APPLICANT:  Mr Dillon

OTHER PARTIES:  Child Support Registrar

TRIBUNAL:Member S Letch

DECISION DATE:  11 July 2018

DECISION:

The decision under review is affirmed.

CATCHWORDS

Child support - Refusal of extension of time to object to a departure determination - Reasons for the delay not compelling - Objection unlikely to succeed - Extension of time to object should not be granted - Decision under review affirmed

Names used in all published decisions are pseudonyms. Any references appearing in square brackets indicate that information has been removed from this decision and replaced with generic information so as not to identify involved individuals as required by subsections 16(2AB)-16(2AC) of the Child Support (Registration and Collection) Act 1988.

REASONS FOR DECISION

BACKGROUND

  1. Mr Dillon and Ms Dillon are the parents of four eligible children for whom Mr Dillon has been assessed by the Child Support Agency (“CSA”) to pay child support to Ms Dillon.

  2. On 18 December 2017, Ms Dillon applied for a “change of assessment” on a number of different grounds. On 20 February 2018, an original decision-maker found a ground for departure, and varied Mr Dillon’s adjusted taxable income to $75,109 for the period 18 December 2017 to 31 July 2019.  The decision was notified by letter to both parties on 20 February 2018.

  3. On 10 April 2018 (notably, more than 28 days after Mr Dillon accepted he had received the decision by post), Mr Dillon objected to the decision. On 26 April 2018, the CSA refused to grant Mr Dillon an extension of time in which to bring an   objection, citing a lack of a reasonable explanation for the delay, and an absence of substantive merit.

  4. On 28 April 2018, Mr Dillon applied to the Tribunal for review of the decision to refuse his extension of time application.

  5. The Tribunal conducted a hearing on 11 July 2018. Mr Dillon participated by conference telephone.

  6. In reaching its decision, the Tribunal has considered the information provided by the CSA (Exhibit 1) and Mr Dillon’s evidence during the hearing.

CONSIDERATION

Background and legislative framework

  1. The legislation relevant to this application is contained in the Child Support (Registration and Collection) Act 1988 (the Registration Act).

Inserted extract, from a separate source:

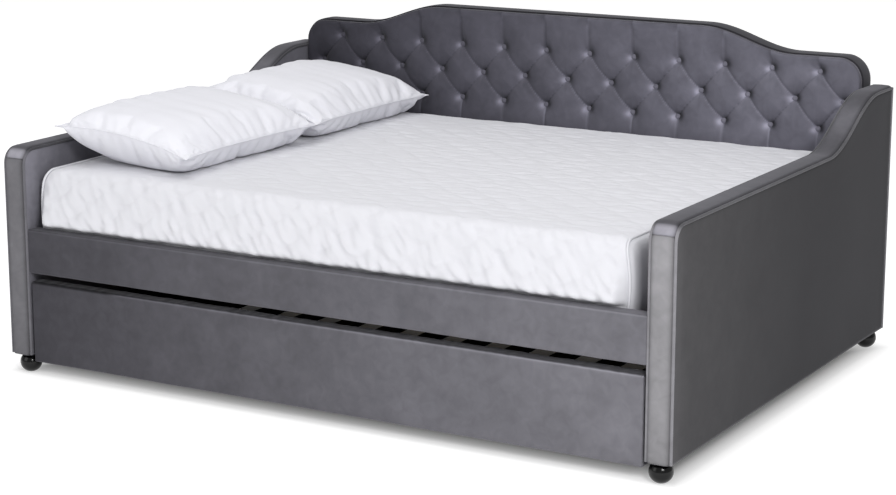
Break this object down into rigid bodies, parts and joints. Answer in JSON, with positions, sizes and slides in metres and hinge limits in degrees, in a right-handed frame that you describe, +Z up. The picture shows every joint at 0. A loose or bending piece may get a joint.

The relevant provisions are summarised below. With the aim of promoting consistency in decision-making, the Tribunal has also had regard to the Child Support Guide (the Guide), the CSA’s online policy and legislation resource.

  2. A parent may object to a decision made by the CSA pursuant to section 80 of the Registration Act (including a decision about a particular matter of the assessment, such as a parent’s income). Section 81 of the Registration Act provides that an objection must be lodged within 28 days after notice of the decision is served on the person.

  3. The decision to which Mr Dillon wished to object was made on 20 February 2018 and notified to Mr Dillon by letter of the same date. Mr Dillon’s recollection at the hearing was that he received that letter in the post within 7 days (or by no later than 27 February 2018). Regulation 14 of the Child Support (Registration and Collection) Regulations 1988 provides that a notice may be served by the CSA by sending it by pre-paid post to a person’s address for service. Service is then taken to have occurred at the time the notification would have arrived at that address in the usual course of the post. The Tribunal is satisfied that Mr Dillon’s objection was made more than 28 days after receipt of the letter dated 20 February 2018.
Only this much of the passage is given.